Este tema fará parte da agenda de Moçambique, membro não permanente do CS (2023-2024), que se prepara para ser o porta-voz dos Estados africanos que defendem dois assentos permanentes africanos e três não permanentes no citado órgão da ONU.
Com essa representação, África pretende assumir-se como um importante player nas questões internacionais e na definição da nova ordem mundial que substituirá a velha e caduca saída da segunda grande guerra.
Para essa empreitada, o País de Samora Machel, com boas relações e imagem em todo o continente africano, bem como uma forte diplomacia, goza da vantagem de ter sido eleito por unanimidade para o mandato, fruto da sua boa capacidade negocial que certamente será muito útil nas discussões do dossier sobre reforma do CS.
A guerra na Ucrânia e a consequente crise alimentar internacional que afecta significativamente o continente africano deverão ser o Leitmotiv para uma mudança no paradigma de desenvolvimento do continente.
Apesar de possuir um quarto das terras aráveis do planeta, África responde por apenas 10 por cento da produção agrícola global, situação que poderá ser alterada se se investir fortemente na agricultura, com horizonte na auto-suficiência alimentar, antecipando, desta forma, algumas das metas da Agenda 2063 da União Africana.
Neste quesito, o continente deve dar atenção às previsões que apontam 2050 como ano em que a população africana, actualmente em mais de 1,2 mil milhões, passará para mais do dobro, atingindo a cifra de 2,5 mil milhões de habitantes, crescimento, tendo como consequência a duplicação da procura de alimentos.
Por isso, o investimento no sector agrícola deve passar pelo aproveitamento de todas as terras aráveis no continente e acabar com o desperdício de metade dessas terras que actualmente não estão a ser cultivadas.
Essa aposta, segundo as Nações as Unidas, resultaria na poupança de mais de 35 mil milhões de dólares por ano, metade do valor gasto anualmente pelo continente africano na importação de alimentos.
As reservas de água subterrâneas, 20 vezes superior à precipitação anual, uma bacia hidrográfica pujante com rios de elevado caudal como o Zaire/Congo, Zambeze, Nilo, Níger ou Orange e a diversidade climática são factores que podem contribuir para o desenvolvimento da agricultura e a transformação de África no celeiro do mundo.

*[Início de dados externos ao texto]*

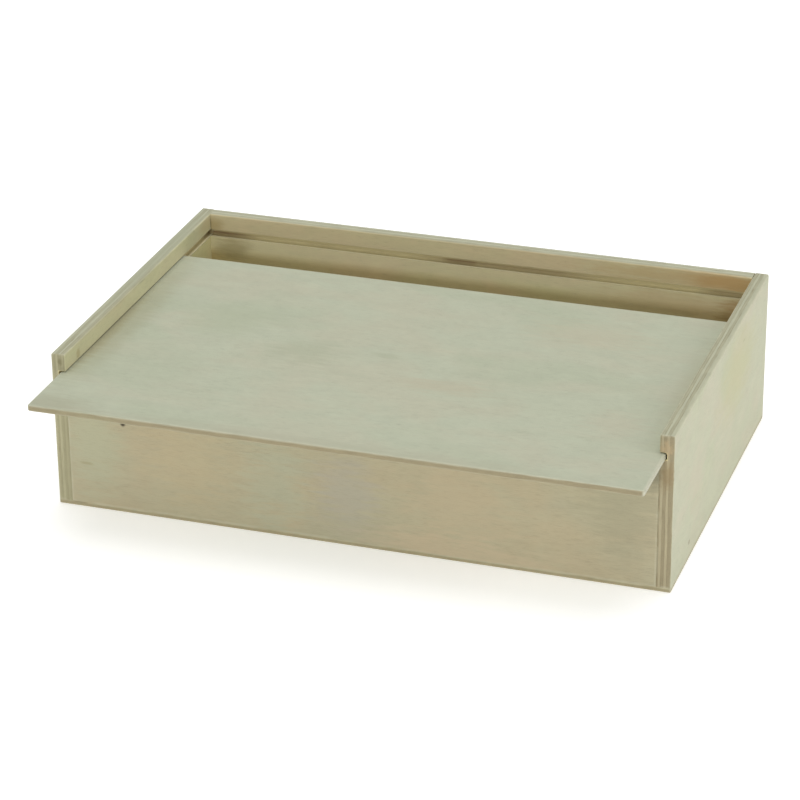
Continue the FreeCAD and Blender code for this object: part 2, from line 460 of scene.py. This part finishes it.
    def heat(self, scorches):
        """How scorched the groove is: faintly all along, and more at the listed places."""
        graph = self.graph
        heat = graph.product(graph.noise(self.wood, **CUTTER_HEAT), FAINT_SCORCH)
        for place, half_length, strength in scorches:
            away = graph.math("ABSOLUTE", graph.math("SUBTRACT", self.point[self.grain], place))
            near = graph.rise(away, *[half_length * end for end in SCORCH_ENDS])
            heat = graph.math("MAXIMUM", heat, graph.product(near, strength))
        return heat

    def finish(self):
        """Link the colour, the roughness and the relief to the shader, and cover the piece."""
        graph = self.graph
        inputs = {"Height": self.relief, "Distance": MM, "Strength": BUMP_STRENGTH}
        bump = graph.node("Bump", inputs)
        graph.put(graph.shader.inputs["Base Color"], self.colour)
        graph.put(graph.shader.inputs["Roughness"], self.roughness)
        graph.put(graph.shader.inputs["Normal"], bump.outputs["Normal"])
        graph.put(graph.shader.inputs["Specular IOR Level"], SPECULAR)
        cover(self.node, graph.material)


def cover(node, material):
    """Give a CAD piece its material."""
    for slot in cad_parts[node].material_slots:
        slot.material = material


# ---------------------------------------------------------------- each board's wood

# A look holds the face's three colours, the colours of the edges and the ends where a ply isn't cut
# across and where it is, the glue's, the upper arrises' colour, rubbed and painted with a
# highlight, and how strongly it shows.
SIDE_LOOK = {
    "pale": tone(188, 189, 163),
    "warm": tone(191, 187, 163),
    "grey": tone(184, 187, 158),
    "edge": (tone(174, 174, 149), tone(162, 160, 134)),
    "end": (tone(165, 155, 126), tone(146, 136, 108)),
    "glue": tone(112, 100, 70),
    "arris": tone(194, 192, 167),
    "highlight_and_wear": 0.4,
}
LEFT_LOOK = dict(SIDE_LOOK, end=(tone(164, 159, 128), tone(152, 147, 116)), glue=tone(128, 118, 86))
FRONT_LOOK = dict(
    SIDE_LOOK,
    pale=tone(167, 160, 132),
    warm=tone(170, 159, 130),
    grey=tone(164, 159, 133),
)
BACK_LOOK = dict(SIDE_LOOK, edge=(tone(181, 182, 158), tone(170, 169, 143)), highlight_and_wear=0.1)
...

Grandes reservas de água subterrâneas presentes em todas as regiões do continente, sendo as maiores em Angola, Botswana, Namíbia, Zâmbia (África Austral), Argélia, Líbia (Norte de África), Mauritânia, Senegal, Gâmbia, Guiné-Conakri, Guiné-Bissau (África Ocidental), Congo e Chade (África Central).
O investimento no sector agrícola contribuirá também para o combate ao desemprego, sobretudo o desemprego jovem, à pobreza e, consequentemente, aumento da estabilidade e da riqueza num continente com a população mais jovem do mundo, onde mais da metade têm menos de 20 anos.

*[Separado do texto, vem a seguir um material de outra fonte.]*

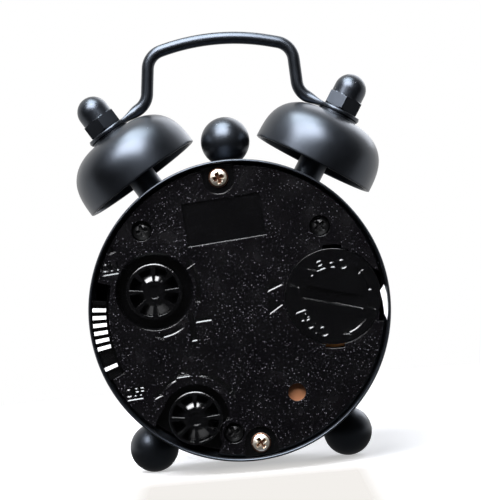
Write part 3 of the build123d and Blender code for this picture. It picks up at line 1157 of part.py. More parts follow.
def make_movement_parts():
    """Everything that the movement carries, turned with it in the case."""
    shaft_end_y = PLATE_REAR_Y - SHAFT_SEAT + FIT_GAP
    case_seat = COVER_Y - CASE_POCKET_DEPTH
    cover_seat = COVER_Y - COVER_RECESS_DEPTH
    parts = {
        "movement_front_plate": make_front_plate(),
        "movement_middle_plate": make_middle_plate(),
        "train_bridge": make_train_bridge(),
        "movement_back_cover": make_back_cover(),
        "battery_door": make_battery_door(),
        "coin_cell": make_coin_cell(),
        "contact_plus": make_contact_plus(),
        "contact_minus": make_contact_minus(),
        "alarm_slider": make_slider(),
        "slider_contact": make_slider_contact(),
        "time_knob": make_knob(TIME_AXIS, shaft_end_y),
        "alarm_knob": make_knob(ALARM_AXIS, shaft_end_y),
        "stator": make_stator(),
        "coil_bobbin": make_coil_bobbin(),
        "coil_winding": make_coil_winding(),
        "circuit_board": make_circuit_board(),
        "quartz_crystal": make_quartz_crystal(),
        "control_chip": make_control_chip(),
        "alarm_leaf": make_alarm_leaf(),
        "piezo_disc": make_piezo_disc(),
        "case_lugs": make_case_lugs(),
        "case_screws": group([
            pan_screw(spot, case_seat, CASE_SCREW_HEAD_RADIUS, CASE_SCREW_HEAD_HEIGHT, CASE_SCREW_RADIUS,
                      CASE_SCREW_LENGTH) for spot in CASE_SCREW_SPOTS]),
        "cover_screws": group([
            pan_screw(spot, cover_seat, COVER_SCREW_HEAD_RADIUS, COVER_SCREW_HEAD_HEIGHT, COVER_SCREW_RADIUS,
                      COVER_SCREW_LENGTH) for spot in COVER_SCREW_SPOTS]),
    }
    parts |= make_motion_work() | make_alarm_work() | make_going_train()
    return {name: Rot(0, MOVEMENT_TURN, 0) * piece for name, piece in parts.items()}


def main():
    os.makedirs("parts", exist_ok=True)
    for name, piece in (make_case_parts() | make_movement_parts()).items():
        export_step(Pos(0, FRAME_SHIFT_Y, CASE_HEIGHT) * piece, f"parts/{name}.step")


main()
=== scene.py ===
import logging
from collections.abc import Callable
from dataclasses import dataclass
from enum import Enum
from math import cos, pi, radians, sin, tan

import bmesh
import bpy
import numpy as np
from mathutils import Matrix, Vector


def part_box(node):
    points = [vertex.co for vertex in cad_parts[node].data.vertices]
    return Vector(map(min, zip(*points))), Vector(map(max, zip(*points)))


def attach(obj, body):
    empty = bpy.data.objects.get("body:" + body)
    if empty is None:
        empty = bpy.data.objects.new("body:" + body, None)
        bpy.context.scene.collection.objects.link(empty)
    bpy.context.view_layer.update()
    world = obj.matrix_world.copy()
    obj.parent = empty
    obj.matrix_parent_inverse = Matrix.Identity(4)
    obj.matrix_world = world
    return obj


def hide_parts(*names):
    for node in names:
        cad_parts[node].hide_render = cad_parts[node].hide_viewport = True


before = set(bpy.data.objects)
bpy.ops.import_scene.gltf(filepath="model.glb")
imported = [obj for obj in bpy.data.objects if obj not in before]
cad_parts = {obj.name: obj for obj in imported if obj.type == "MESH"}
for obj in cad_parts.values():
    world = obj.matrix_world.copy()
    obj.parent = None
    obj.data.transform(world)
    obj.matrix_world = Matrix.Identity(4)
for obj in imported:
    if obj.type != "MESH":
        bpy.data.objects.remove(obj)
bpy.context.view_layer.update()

# A small black twin bell alarm clock, photographed from behind. Sizes here are in millimetres
# and are turned to metres where a mesh is made. The dial faces -Y and the moulded back +Y.

MM = 0.001
PICTURE_SIZE = (481, 500)
ROOT_BODY = "clock"

# A mark is cut by a thick shape in mm: its sides are straight within MARK_HALF of its middle and
# slope inwards by MARK_SLOPE down to its floor, which lies MARK_INSET inside the drawn outline.
# The slopes mirror the lamps, so that the marks show on black.
MARK_HALF = 0.3
MARK_FLOOR = -0.4
MARK_SLOPE = 0.18
MARK_INSET = 0.06

# Numbers of the sockets of a Mix node for colours
MIX_SHARE, MIX_FIRST, MIX_SECOND, MIX_RESULT = 0, 6, 7, 2

Mesh = bpy.types.Mesh
Tree = bpy.types.NodeTree
Node = bpy.types.Node
Socket = bpy.types.NodeSocket
Pair = tuple[float, float]
Reshape = Callable[[np.ndarray], np.ndarray]

log = logging.getLogger("twin_bell_clock")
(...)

Investimento para que o sector passe dos actuais 16 por cento do PIB continental para um lugar preponderante na economia de África, continente em que dois terços da população vivem no meio rural, onde se concentra 80 por cento das pessoas em situação de pobreza.
Diversos estudos sustentam que esse crescimento económico do sector agrícola é duas a três vezes mais eficaz para combater a pobreza e a insegurança alimentar que o crescimento económico de outros sectores.
A mudança de paradigma impõe-se com urgência neste continente, onde, anualmente, 10 a 12 milhões de jovens chegam ao mercado de trabalho e onde, apesar de representarem mais de 50 por cento da mão-de-obra agrícola, as mulheres beneficiam de menos de 10 por cento dos créditos concedidos aos pequenos agricultores.
Se a luta por melhor representatividade nas Nações Unidas deve ser uma batalha de África para a sua afirmação no concerto das Nações e um factor que poderá contribuir para acelerar a integração africana, a aposta no sector agrícola é um caminho para a segurança, estabilidade e melhoria da vida dos africanos.